Pohang winters were mostly snowless, but still cold. By March, we’d all be desperate for summer. So as soon as it was warm enough for bare feet, everyone made a habit of heading to the sand. And there were volleyball nets set up at the beach, so we always had something to do.
I was about as good at volleyball as I was at baseball and basketball. That is to say, I sucked. However, we adapted our volleyball game so as to make it relaxed. Our rules included “one bounce,” meaning that the ball could touch the sand and bounce back up one time on each side, and still count. We also allowed for one practice serve for each person anytime they rotated into serving position. Knocking over a beer on the sidelines was highly frowned upon, though. As we played, everyone screamed out “ONE BOUNCE!” and “RE-DO!”
Whenever a group of foreigners gathered, we were sure to draw a crowd. Whether it was playing baseball in a park, or playing volleyball on the beach, Koreans came to be spectators. At first it was unnerving, but after months of being a spectacle, what with my white skin and western-sized thighs, I stopped noticing. In fact, I often wondered how I’d feel in America when people stopped staring at me or walking up to me just to say the word ‘hi.’

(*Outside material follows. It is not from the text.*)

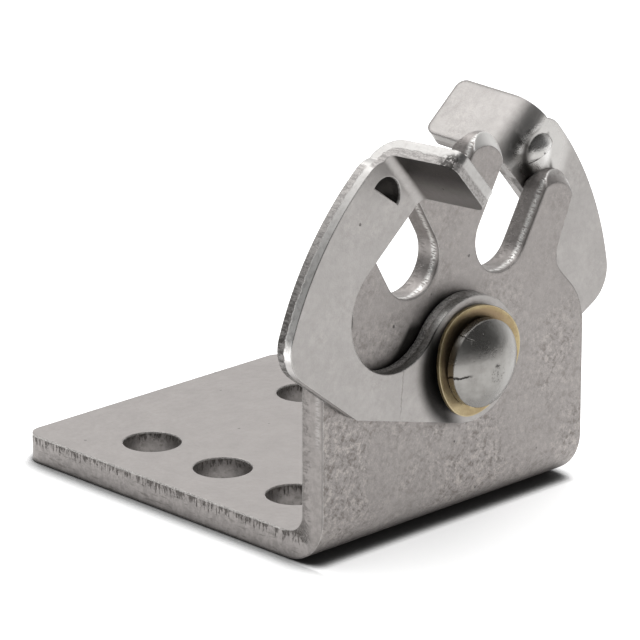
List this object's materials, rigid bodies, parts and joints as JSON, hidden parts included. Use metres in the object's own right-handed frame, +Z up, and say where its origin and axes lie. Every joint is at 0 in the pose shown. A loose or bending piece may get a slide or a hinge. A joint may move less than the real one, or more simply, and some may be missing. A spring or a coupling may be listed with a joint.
{
  "type": "cable clip",
  "caption": "Folded steel bracket that holds cables in slots at the top of its upright, each slot closed by a pivoting latch with a thumb tab.",
  "frame": {"origin": "centre of the screw pattern, on the underside of the base", "axes": "+X along the fold, +Y from the upright back over the base, +Z up from the mounting surface"},
  "size_m": [0.052, 0.0569, 0.0446],
  "materials": {
    "bracket": "tumbled, satin",
    "front_latch": "tumbled, satin",
    "rear_latch": "tumbled, satin",
    "pivot_rivet": "cold formed, smooth",
    "front_spring_washer": "tarnished, satin",
    "rear_spring_washer": "tarnished, satin"
  },
  "bodies": {
    "base": {"bracket": "bracket", "pivot_rivet": "pivot_rivet", "front_spring_washer": "front_spring_washer", "rear_spring_washer": "rear_spring_washer"},
    "front_latch": {"front_latch": "front_latch"},
    "rear_latch": {"rear_latch": "rear_latch"}
  },
  "joints": [
    {"name": "front_latch_pivot", "type": "hinge", "parent": "base", "child": "front_latch", "pos_m": [0, -0.0242, 0.01865], "axis": [0, -1, 0], "range_deg": [-4, 40]},
    {"name": "rear_latch_pivot", "type": "hinge", "parent": "base", "child": "rear_latch", "pos_m": [0, -0.01895, 0.01865], "axis": [0, 1, 0], "range_deg": [-13.5, 30]}
  ]
}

I sometimes wondered if Korean families thought to themselves, ‘hey, let’s go to the beach and see if the foreigners are doing anything weird there today,’ or if it was more of an impulsive, ‘hey, let’s watch this game,’ kind of thing. Either way, the wooden stairs leading from the boardwalk to the sand would be lined with Koreans 30 minutes into our volleyball games.
One day, Jon brought his Korean girlfriend-of-the-month with him to the beach. She could understand the running commentary that the Koreans made as we sloppily bumped the ball over the net. She translated. “Why aren’t they trying harder?” The Koreans wondered aloud. “Why are they drinking?”
Well why the hell not. In my experience, most sports are more fun when played with a bottle nearby.